People have voted in Afghanistan’s presidential poll amid heavy security and deadly bomb attacks from militants.
Low turnout was widely reported, as many voters were worried about security following threats from the Taliban.
The twice-delayed vote on Sunday took place after Taliban-US peace talks had collapsed earlier this month.
The two main candidates are the incumbent, Ashraf Ghani, and chief executive, Abdullah Abdullah, who shared power since 2014.
More than 70,000 members of the security forces were deployed across the country to protect voters.
Despite the increased security, at least four people were killed and 80 wounded in bomb and mortar attacks on voting centres.

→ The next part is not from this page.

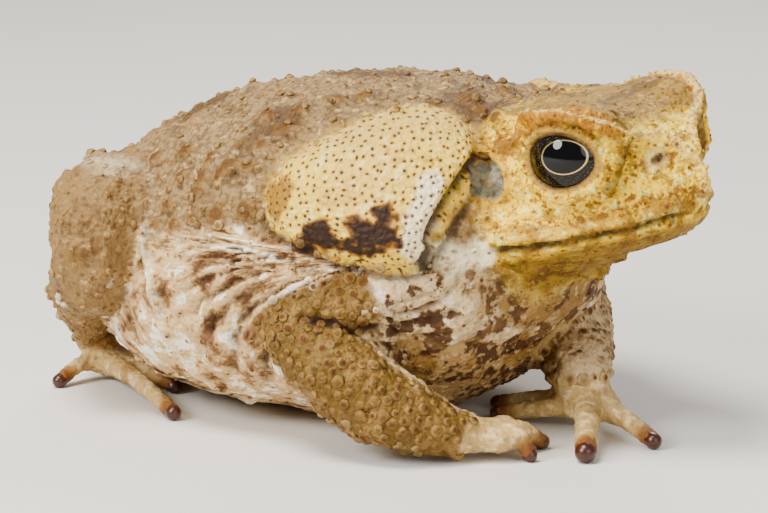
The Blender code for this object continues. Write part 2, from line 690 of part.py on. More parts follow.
def take_small_parts(body, head):
    """Ear drums, glands and eyeballs, each with its own bed in the body."""
    made = []
    for name, side in SIDES:
        made.append(carve(body, f"tympanum_{name}", partial(add_drum, head, side)))
        made.append(carve(body, f"parotoid_{name}", partial(add_gland, side)))
        cut(body, lambda bm, side=side: add_ball(bm, EYE, (EYE_RADIUS + GAP,) * 3, side, head))
        bm = bmesh.new()
        add_ball(bm, EYE, (EYE_RADIUS,) * 3, side, head)
        made.append(as_object(bm, f"eye_{name}"))
    return made


def material(name, colour, roughness):
    """A plain surface with a colour given as 0 to 255 sRGB."""
    made = bpy.data.materials.new(name)
    made.use_nodes = True
    shader = made.node_tree.nodes["Principled BSDF"]
    linear = [((value / 255.0 + 0.055) / 1.055) ** 2.4 for value in colour]
    shader.inputs["Base Color"].default_value = (*linear, 1.0)
    shader.inputs["Roughness"].default_value = roughness
    shader.inputs["Metallic"].default_value = 0.0
    return made


def finish(pieces):
    """Scale to metres, centre the footprint on the origin and give each piece its surface."""
    corners = np.array([vert.co for piece in pieces for vert in piece.data.vertices])
    middle = (corners.min(axis=0) + corners.max(axis=0)) / 2.0
    place = Matrix.Scale(MM, 4) @ Matrix.Translation((-middle[0], -middle[1], 0.0))
    for piece in pieces:
        piece.data.transform(place)
        piece.data.shade_smooth()
        kind = piece.name.removesuffix("_left").removesuffix("_right")
        piece.data.materials.clear()
        piece.data.materials.append(material(piece.name, *SURFACES[kind]))


def clear_scene():
    """Start from an empty scene."""
    for obj in list(bpy.data.objects):
        bpy.data.objects.remove(obj)


def main():
    clear_scene()
    head = head_frame()
    toad = as_object(whole_toad(), "toad")
    slim = toad.modifiers.new("Decimate", "DECIMATE")
    slim.ratio = TRIANGLES / (2.0 * len(toad.data.polygons))
    settle(toad)
    rest_on_floor(toad)
    add_warts(toad)
    pieces = take_small_parts(toad, head) + part_toad(toad, head)
    finish(pieces)


if __name__ == "__main__":
    main()
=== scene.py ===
"""Cane toad (Rhinella marina) sitting on a floor, dressed with its skin, warts, eyes and finger tips.

Forms are worked out in millimetres in the toad's own frame (X forward, Y to its left, Z up, floor at
Z = 0) and put into the row's frame, in metres, when a mesh is made.
"""
import math

import bpy
import numpy as np
from bpy.props import FloatProperty, FloatVectorProperty, IntProperty, PointerProperty
from mathutils import Matrix, Vector


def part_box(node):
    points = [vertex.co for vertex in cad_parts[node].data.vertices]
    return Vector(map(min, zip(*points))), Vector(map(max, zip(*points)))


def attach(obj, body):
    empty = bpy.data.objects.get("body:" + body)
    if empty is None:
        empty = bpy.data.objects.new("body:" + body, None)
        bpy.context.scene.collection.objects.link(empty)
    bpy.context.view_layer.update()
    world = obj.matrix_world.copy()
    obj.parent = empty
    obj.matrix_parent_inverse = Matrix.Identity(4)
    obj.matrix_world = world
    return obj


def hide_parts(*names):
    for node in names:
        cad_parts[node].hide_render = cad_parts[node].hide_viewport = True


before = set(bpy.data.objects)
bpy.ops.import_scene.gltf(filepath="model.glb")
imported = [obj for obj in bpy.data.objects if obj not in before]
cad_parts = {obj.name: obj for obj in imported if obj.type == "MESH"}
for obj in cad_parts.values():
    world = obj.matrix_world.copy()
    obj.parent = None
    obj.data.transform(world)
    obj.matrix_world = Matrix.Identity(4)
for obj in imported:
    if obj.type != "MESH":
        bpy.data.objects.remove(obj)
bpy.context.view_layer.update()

bl_info = {
    "name": "Cane toad skin",
    "version": (1, 0, 0),
    "blender": (4, 5, 0),
    "location": "3D View > Sidebar > Toad",
    "description": "Skin, warts, eyes and finger tips of a sitting cane toad, with a studio stage",
    "category": "Object",
}

MM = 0.001
SEED = 11
SIDES = (1.0, -1.0)
FLESH = [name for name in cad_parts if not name.startswith("eye")]

# Head frame and what sits in it, listed for the left side
HEAD_CENTRE = (43.0, 0.3, 48.7)
HEAD_YAW, HEAD_PITCH, HEAD_ROLL = -5.9, 3.8, 5.4
EYE = (0.6, 13.7, 0.2)
EYE_OUTWARD = (0.22, 1.0, 0.05)
EYEBALL_RADIUS, EYEBALL_SLACK = 7.0, 0.997
EYEBALL_SINK, EYE_FORWARD = 2.5, (0.4, 0.0, 0.3)
TYMPANUM = (-10.6, 18.0, -2.8)
TYMPANUM_RADII = (2.6, 3.1)
TYMPANUM_OUTWARD = (-0.1, 1.0, 0.1)
NOSTRIL = (11.2, 4.4, -0.8)
NOSTRIL_RIM = (1.7, 1.6, 1.5)
NOSTRIL_SLOT = ((11.9, 5.9, -1.0), (12.3, 5.7, -0.7), (12.6, 5.3, -0.4))
NOSTRIL_RADIUS = 0.6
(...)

But in the southern city of Kandahar, women were seen standing in queues to vote, despite a bomb attack on a polling station.
Women voters make up 35% of the more than nine million Afghans registered to vote.
The Independent Election Commission of Afghanistan expects to announce the results in three weeks.
Turnout is thought to have been low, but one voter said she would cast her vote even if it meant standing in long queues for hours.
“Bravery is defined when one musters the courage to cast their vote in Afghanistan,” said Roya Jahangir, a doctor based in the capital, Kabul.
“We hope this time there is no fraud – otherwise voters will feel cheated once again,” she told Reuters news agency.
Authorities extended voting hours to ensure those queuing would have a chance to cast their ballot.